I'm working through a problem regarding expected values in Markov chains, and at some point it says:
Recall from probability that if $X$ is a positive integer valued random variable, then $\mathbb{E}[X] = 1 + \sum^\infty_{k=1}\mathbb{P}(X > k)$.
I know that by definition $\mathbb{E}[X] = \sum_a a\mathbb{P}(X = a)$, but I can't see how the above equality follows from this, nor am I sure if this is how to approach the problem.
On
This article in Wikipedia gives an answer to your question.

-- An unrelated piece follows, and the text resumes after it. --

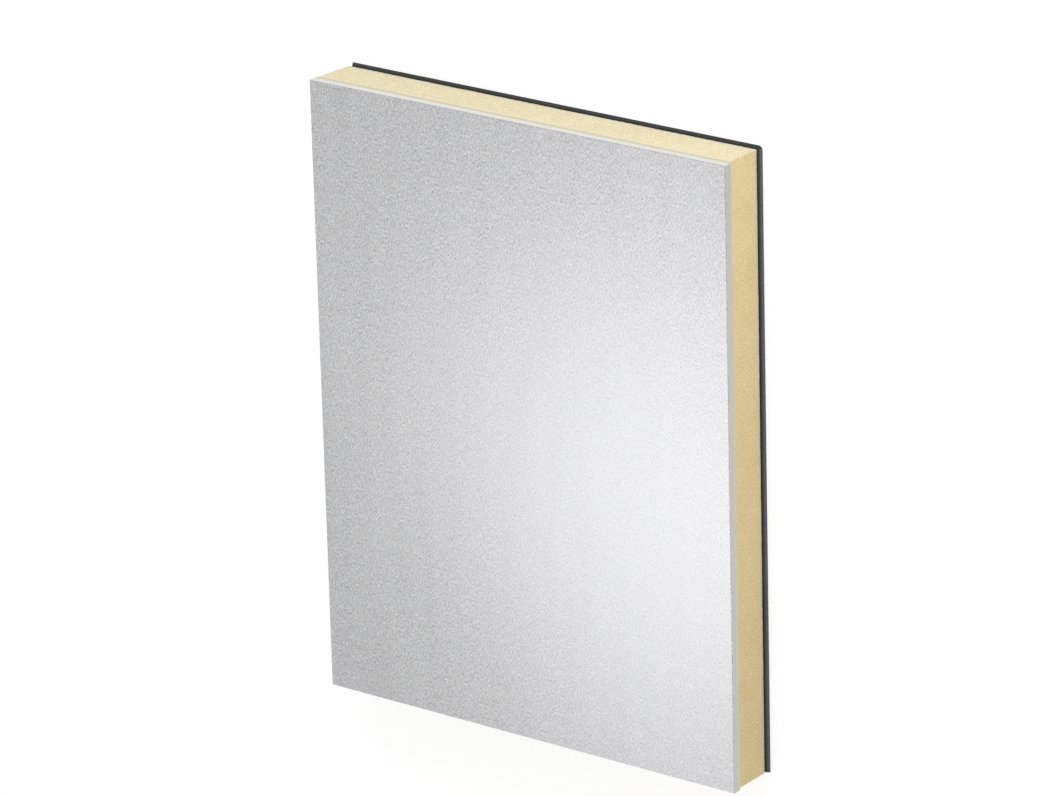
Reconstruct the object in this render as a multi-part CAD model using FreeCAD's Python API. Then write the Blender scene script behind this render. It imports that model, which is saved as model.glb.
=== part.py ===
import FreeCAD, Part
import os

# Insulated sandwich panel, a cut piece of infill board. All sizes are in millimetres.
# It lies flat with the brushed sheet up: +X runs across the panel, +Y runs up its height
# as it is fitted, and +Z points out of the brushed sheet. The origin is on the floor,
# under the middle of the whole panel.

# Build-up, from the floor upwards
back_sheet_thickness = 3.0
core_thickness = 18.0
front_sheet_thickness = 4.0

# Width of all three layers, and height of the brushed sheet and the core
panel_width = 192.0
panel_height = 250.0

# The layers are bonded slightly out of line with each other
front_sheet_shift = 1.0         # brushed sheet stands this far past the core on the right
back_sheet_shift = 0.7          # dark sheet stands this far past the core on the right
back_sheet_proud = 0.6          # and this far past its top and bottom, at the outer face

# Edges and corners
deburr = 0.25                   # chamfer round the visible face of the brushed sheet
eased_edge = 0.4                # radius round the outer face of the dark sheet
rubbed_corner = 1.8             # radius of the dark sheet's rubbed corner, upper right
tilted_cut = 1.2                # the dark sheet's lower edge is this much shorter at the bond

# The upper left corner has been knocked off. These are the legs along the top edge: the break
# widens from the brushed sheet down through the core, and narrows again through the dark
# sheet. Down the side the core has broken off as far, and the stiffer sheet further.
core_break_at_front = 1.0
core_break_at_back = 2.8
sheet_break_at_bond = 4.4
sheet_break_at_face = 2.0
core_break_slope = 1.0
sheet_break_slope = 3.0         # leg down the side over leg along the top

# Heights of the two bond lines
lower_bond = back_sheet_thickness
upper_bond = back_sheet_thickness + core_thickness

# The core's edges, which leave the origin under the middle of the whole panel
core_left = -(panel_width + front_sheet_shift) / 2
core_top = panel_height / 2
core_bottom = -panel_height / 2


def plate(thickness, left, bottom, height):
    """A square-cut layer of the panel's width and height, with its underside at one height."""
    corner = FreeCAD.Vector(left, bottom, height)
    return Part.makeBox(panel_width, panel_height, thickness, corner)


def edges_at_height(solid, height):
    """The edges that lie wholly at one height."""
    found = []
    for edge in solid.Edges:
        box = edge.BoundBox
        if abs(box.ZMin - height) < 0.001 and abs(box.ZMax - height) < 0.001:
            found.append(edge)
    return found


def upright_edge(solid, x, y):
    """The upright edge that stands at one corner of a layer."""
    for edge in solid.Edges:
        box = edge.BoundBox
        stands_here = abs(box.Center.x - x) < 0.001 and abs(box.Center.y - y) < 0.001
        if stands_here and box.ZLength > 0.001:
            return edge


def corner_break(left, top, slope, low, leg_at_low, high, leg_at_high):
    """The three-sided piece that is missing where an upper left corner is knocked off.
    It reaches a little past the layer on its outer sides, so that it cuts cleanly."""
    past = 1.0
    ends = []
    for height, leg in ((low, leg_at_low), (high, leg_at_high)):
        # The slanting side runs on past the layer's top and left edges.
        along_top = leg + past / slope
        down_side = leg * slope + past * slope
        ends.append([
            FreeCAD.Vector(left - past, top + past, height),
            FreeCAD.Vector(left + along_top, top + past, height),
            FreeCAD.Vector(left - past, top - down_side, height),
        ])
    lower, upper = ends
    loops = [lower, upper]
    for side in range(3):
        after = (side + 1) % 3
        loops.append([lower[side], lower[after], upper[after], upper[side]])
    faces = [Part.Face(Part.makePolygon(loop + loop[:1])) for loop in loops]
    return Part.Solid(Part.Shell(faces))


def front_sheet():
    """Brushed sheet, sawn square, with the arris of its visible face taken off."""
    sheet = plate(front_sheet_thickness, core_left + front_sheet_shift, core_bottom, upper_bond)
    return sheet.makeChamfer(deburr, edges_at_height(sheet, upper_bond + front_sheet_thickness))


def foam_core():
    """Foam board with its upper left corner knocked off, more so towards the dark sheet."""
    board = plate(core_thickness, core_left, core_bottom, lower_bond)
    return board.cut(corner_break(core_left, core_top, core_break_slope,
                                  lower_bond, core_break_at_back,
                                  upper_bond, core_break_at_front))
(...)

A slightly more general statement says the following:
When a random variable $X$ takes only values in nonnegative integers, we can use the following formula for computing its expectation (even when the expectation is infinite): $$ \operatorname{E}[X]=\sum\limits_{i=1}^\infty P(X\geq i)=P(X\geq 1)+\sum\limits_{i=1}^\infty P(X> i)\tag{*} $$ In the case when $X$ takes values in positive integers, one has $P(X\geq 1)=1$ in $(*)$.
On
Let $X$ be a nonnegative random variable with distribution function $F_X$. Then, by Fubini's Theorem, we have $$E[X]=\int_{[0,\infty)}\,x\,\text{d}F_X(x)=\int_{[0,\infty)}\,\int_{[0,\infty)}\,\chi_{[0,x)}(t)\,\text{d}t\,\text{d}F_X(x)=\int_{[0,\infty)}\,\int_{[0,\infty)}\,\chi_{[0,x)}(t)\,\text{d}F_X(x)\,\text{d}t\,,$$ where $\chi_E$ is the characteristic function on a set $E$. That is, $$E[X]=\int_{[0,\infty)}\,\int_{[0,\infty)}\,\chi_{(t,\infty)}(x)\,\text{d}F_X(x)\,\text{d}t=\int_{[0,\infty)}\,\text{Prob}(X> t)\,\text{d}t\,.$$ In particular, if $X$ is discrete, say, $X(\omega)\in\left\{x_1,x_2,\ldots\right\}$ for all $\omega$ with $0\leq x_1<x_2<\ldots$ and $\lim\limits_{n\to\infty}\,x_n=\infty$ (this ordering doesn't always exist, for example, when the possible values of $X$ are in $\mathbb{Q}_{>0}$), then $$\begin{align} E[X]&=\int_{[0,x_1)}\,\text{Prob}(X>t)\,\text{d}t+\sum_{i=1}^\infty\,\int_{[x_{i},x_{i+1})}\,\text{Prob}(X>t)\,\text{d}t \\&=\int_{[0,x_1)}\,1\,\text{d}t+\sum_{i=1}^\infty\,\int_{[x_{i},x_{i+1})}\,\text{Prob}(X>x_{i})\,\text{d}t \\ &=x_1+\sum_{i=1}^\infty\,\left(x_{i+1}-x_i\right)\,\text{Prob}\left(X>x_{i}\right)\,. \end{align}$$ If $\left\{x_1,x_2,\ldots\right\}=\{1,2,\ldots\}$, then we get $$E[X]=1+\sum_{i=1}^\infty\,\text{Prob}(X>i)\,,$$ as required. As Zachary Selk mentioned, if $\left\{x_1,x_2,\ldots\right\}=\{0,1,2,\ldots\}$, then $$E[X]=\sum_{i=0}^\infty\,\text{Prob}(X>i)\,.$$
On
There is an interesting geometric proof for this proposition given in Section $5$ of Probability and Measure by Patrick Billingsley. I will copy the illuminating figure from this textbook:
Note that the equation to be proved can also be written as $$E[X] = \int_0^\infty P[X \geq x] dx. \tag{1} $$
For your special case, $x_i$s in the figure are integers $i$, but they can be any finitely many real numbers. To get a proof from the above picture, the author explains:
There is for $(1)$ a simple geometric argument involving the "area over the curve." If $p_i =P[X = x_i]$, the area of the shaded region in the figure is the sum $$p_1x_1 + \cdots +p_k x_k = E[X]$$ of the areas of the horizontal strips; it is also the integral of the height $P[X \geq x]$ of the region.
$aP(X = a) = P(X=a) + \dots + P(X = a)$ ($a$ times)
Now assuming $X$ takes only integer values $\ge 1$, you have
$$1 = P(X > 0) = P(X = 1) + \color{red}{ P(X = 2)} + \color{green}{P(X=3) }\dots$$ $$P(X > 1) = \color{red}{P(X = 2)} + \color{green}{P(X = 3) }+ \dots $$ $$P( X > 2) = \color{green}{P(X = 3)} + P(X = 4) + \dots $$
and so on.
Summing everything on the LHS you get $ 1 + \sum_{k=1}^\infty P(X > k)$, on the RHS you find $\sum_{a = 1}^\infty aP(X = a)$
Hence $$E[X] = \sum_{a = 1}^\infty aP(X = a) = 1 + \sum_{k=1}^\infty P(X > k)$$